While William Lustig's original Maniac was steeped in the dirty grime of late 7'0s/early '80s New York City, the remake moves between the more sanitized neighborhoods you're likely to see in the Big Apple of today and the forgotten corners that would fit in with the first film. Even if the setting is cleaner in this version, there are still plenty of dark and dirty deeds going on.
Frank's relationship with a photographer named Nora causes the first tremors that lead to a catastrophic shift in his life as the film progresses. Essentially, Frank is forced to deal with what an actual human connection means to a guy who spends his time stomping out life and creating his own facsimiles. Seeing how that plays out makes the end of this film truly suspenseful because, even though you never quite root for Frank, you want to see how his life plays out. Wood's chilling performance, some ridiculously violent kills and the unique first-person POV make this among the effective serial-killer movies in recent memory.

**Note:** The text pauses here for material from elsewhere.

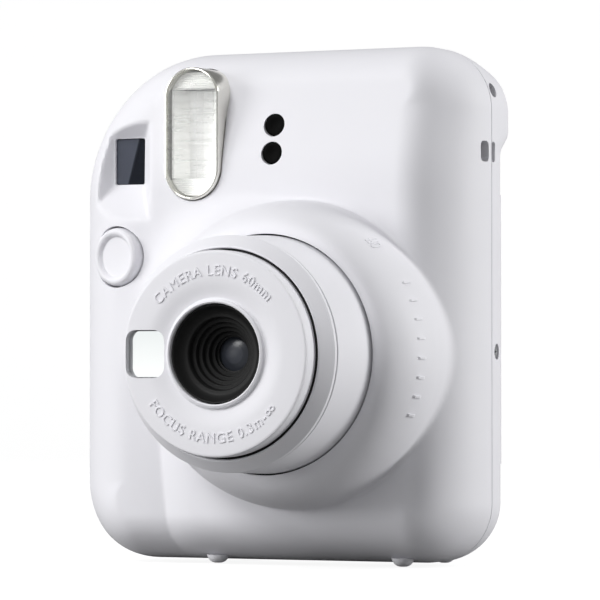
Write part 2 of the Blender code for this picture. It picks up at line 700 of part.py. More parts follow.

1. Hatchet II & III (2010 and 2013)
Victor Crowley of the Hatchet films stands out as one of the most iconic slashers in decades. Yes, the first film debuted in 2006, but the second and third were released in 2010 and 2013, respectively, so they count. The first installment introduces backwoods killer Crowley (Kane Hodder) and a variety of characters about to meet their end at his hands in the swamps of New Orleans. The second one picks up with Halloween 4 veteran Danielle Harris taking over the role of Marybeth from Tamara Feldman, the only survivor of the original, as she returns to the swamp to exact revenge. The third film also continues where its predecessor left off, giving more details about Crowley's origins and his connections to Marybeth's family.
Adam Green writes all three parts and directs the first two, with BJ McDonnell helming the third, providing the Hatchet films with a consistency that even the heavy-hitters from the '80s can't claim. With gore galore, the Hatchets easily fit in with the kinds of films we all used to sneak into, while also playing with the tropes in a way that proves there's still plenty of life left in the subgenre.